By Grill Room TeamDecember 11, 2017, 9:47 pm

Well, this is a one new one.

According to a report from KTVQ in Montana, this line in the Montana State High School Association rule book all but forbids spectators from observing high school golf in that state:

“No spectators/fans are allowed on the course except for certain locations as designated by the tournament manager and club professional.”

Part of the issue, according to the report, is that most courses don't bother to designate those "certain locations" leaving parents unable to watch their kids compete.

“If you tell a parent that they can’t watch their kid play in the Thanksgiving Day football game, they would riot,” Chris Kelley, a high school golf parent, told KTVQ.

The report lists illegal outside coaching as one of the rule's chief motivations, but Montana State women's golf coach Brittany Basye doesn't quite buy that.

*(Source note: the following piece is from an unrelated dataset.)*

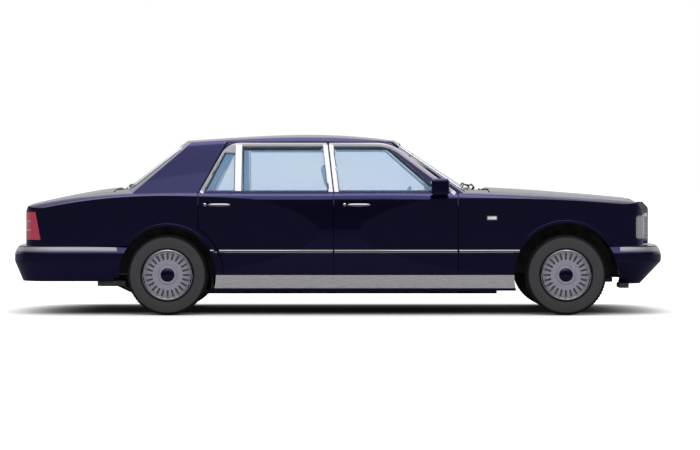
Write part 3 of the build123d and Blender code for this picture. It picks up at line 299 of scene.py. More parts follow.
def cloth(name, color, scale):
    """Woven or cut-pile cloth."""
    return finish(
        name, color, 0.9, 0.0, 0.2, tint=(noise(60, 6), scaled(color, 0.7), color),
        relief=(noise(scale, 4), 0.0012, 0.7), sheen_weight=0.25,
    )


PAINT = finish(
    "midnight_paint", (0.02, 0.02, 0.07), 0.24, 0.92, 0.3, coat_weight=0.3, coat_roughness=0.03,
    tint=(noise(900, 2), (0.020, 0.019, 0.074), (0.029, 0.027, 0.104)), gloss=(noise(6), 0.2, 0.26),
)
CHROME = finish("polished_chrome", (0.78, 0.79, 0.82), 0.08, 1.0, gloss=(noise(14, 5), 0.05, 0.13))
LONG_GRAIN = noise(220, 4, (0.04, 1, 1))
STEEL = finish(
    "satin_steel", (0.52, 0.50, 0.53), 0.3, 0.35, gloss=(LONG_GRAIN, 0.2, 0.34),
    relief=(LONG_GRAIN, 0.0001, 0.25),
)
POST = finish(
    "post_steel", (0.92, 0.92, 0.97), 0.34, 0.1, gloss=(noise(200, 4, (1, 1, 0.05)), 0.28, 0.4)
)
FRAME_STEEL = finish("frame_steel", (0.34, 0.33, 0.36), 0.28, 0.7, gloss=(noise(60, 4), 0.27, 0.30))
GLASS = finish(
    "tinted_glass", (0.40, 0.66, 1.0), 0.03, alpha=0.24,
    tint=(noise(1.5), (0.38, 0.64, 0.98), (0.42, 0.68, 1.0)),
)
LAMP_COVER = finish(
    "lamp_cover", (0.8, 0.84, 0.9), 0.04, relief=(waves("Y", Scale=60), 0.0006, 0.4), alpha=0.22
)
RED_LENS = lens("red_lens", (0.42, 0.05, 0.08))
CLEAR_LENS = lens("clear_lens", (0.7, 0.72, 0.75))
# Tyre rubber with painted light: side walls paler than the tread
TYRE = finish(
    "tyre_rubber", (0.02, 0.02, 0.022), 0.7, 0.0, 0.3, gloss=(noise(9, 6), 0.6, 0.8),
    tint=(painted_wall_light, (0.009, 0.009, 0.010), (0.045, 0.044, 0.049)), relief=(noise(500, 3), 0.0003, 0.4),
)
SEAL_BLACK = (0.012, 0.012, 0.013)
SEAL = finish(
    "seal_rubber", SEAL_BLACK, 0.7, 0.0, 0.35, tint=(noise(9, 6), SEAL_BLACK, scaled(SEAL_BLACK, 2.2)),
    relief=(noise(500, 3), 0.0003, 0.4),
)
ALLOY = finish(
    "silver_alloy", (0.5, 0.5, 0.55), 0.34, 0.25, coat_weight=0.4, coat_roughness=0.08,
    tint=(noise(700, 2), (0.30, 0.29, 0.35), (0.38, 0.37, 0.43)),
)
CAST = finish(
    "black_casting", (0.035, 0.035, 0.037), 0.55, 0.3, relief=(noise(260, 4), 0.0005, 0.5),
    tint=(noise(12, 5), (0.025, 0.025, 0.027), (0.07, 0.065, 0.06)),
)
EXHAUST = finish(
    "exhaust_steel", (0.3, 0.28, 0.26), 0.42, 1.0, tint=(noise(7, 5), (0.2, 0.17, 0.14), (0.4, 0.39, 0.38))
)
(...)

“I can go to a softball game and I can sit right behind the pitcher. I can make hand signals,” she is quoted in the report. “I can yell out names. I can do the same thing on a softball field that might affect that kid. Football games we can yell as loud as we want when someone is making a pass or a catch.”

The MHSA has argued that unlike other sports that are played in a confined area, the sprawling nature of a golf course would make it difficult to hire enough marshals to keep unruly spectators in check.

Meanwhile, there's a lawyer quoted in the report claiming this is some kind of civil rights issue.

Worth note, Montana is one of only two states that doesn't allow spectators on the course. The other state, Alaska, does not offer high school golf.